The same guidelines go for any ground meat. Other cuts of beef, pork, veal, lamb etc. can be cooked to various temperatures. As long as the outside is cooked, the temperature of the inside is less important. In the case of ground beef, veal, pork or lamb, bacteria can be mixed throughout the meat, thus the entire product needs to be thoroughly cooked.
People who get sick from outbreaks of contaminated meat pretty much always do so because the meat is not properly cooked. It's very easy to avoid foodborne illness from these food products.
Produce, not so much. Most produce is uncooked and bacteria and various nasty bugs can hide in the folds and layers and leaves of almost anything. The best you can do is wash, dry, refrigerate, and stay healthy so your immune system can overcome anything you might ingest.
The other thing you can do is appreciate our government. It may be popular at the moment to rail against government regulation, but thanks to strict food safety policies we have one of the safest food sources in the world. Also, strict testing standards catch the vast majority of contamination before anyone is ever sickened.
Fearing for your food? You should, at least enough to take reasonable precautions for you and especially your young children and the older folks in your life.

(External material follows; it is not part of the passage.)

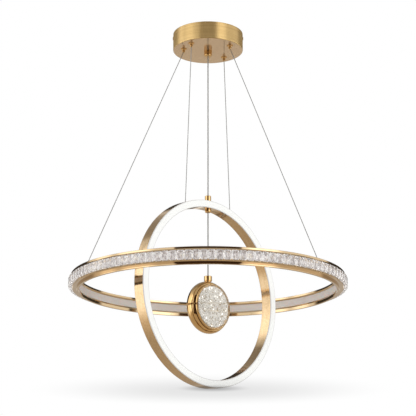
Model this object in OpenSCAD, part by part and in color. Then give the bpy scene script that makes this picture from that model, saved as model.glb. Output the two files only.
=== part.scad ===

Fearing for your food source? You should—deregulation may be the enemy that's still lurking.
Recipe: Chili Turkey Burgers
This is a FABULOUS, juicy, delicious recipe for turkey that my family loves. It came from Livin' Low Carb by George Stella. This is not my favorite cookbook ever, but this is one of my favorite recipes.
I do make one change to the original recipe, which calls for homemade ketchup—I just use regular old Heinz ketchup. If you're a total, full-on , email me and I'll send you his recipe for homemade.
Also, this recipe makes 9 or 10 burgers. I use these measurements when the whole family is eating, but I often will cut it in half and make it early in the week for me for lunch, then I enjoy the for a couple of days—zap the burger in the microwave and Voila! a quick and easy lunch.
- 2 1/2 pounds ground turkey
- 1 cup shredded sharp Cheddar
- 1/2 cup finely chopped red bell pepper
- 1/4 cup finely chopped red onion
- 1 tablespoon ketchup
- 1 tablespoon chili powder
- 1 teaspoon salt
- 1/4 teaspoon black pepper
- Pinch cayenne pepper
- 1 large egg, beaten
- 2 tablespoons vegetable oil
- lettuce leaves
- tomato slices
- onion slices
- pickle spears
- Make the burgers: Mix all the ingredients together with your hands, except the oil, in a bowl.
- Divide the meat mixture into 10 equal-sized patties.
- Heat the oil in a large skillet over medium-high heat. Working in batches, cook the burgers, turning once, until lightly browned and cooked through, about 7 minutes per side. (An instant-read thermometer inserted in the center of the thickest burger should read at least 165 degrees F.)
- Divide the burgers among plates—1 or 2 to a plate. Dress with garnish as desired.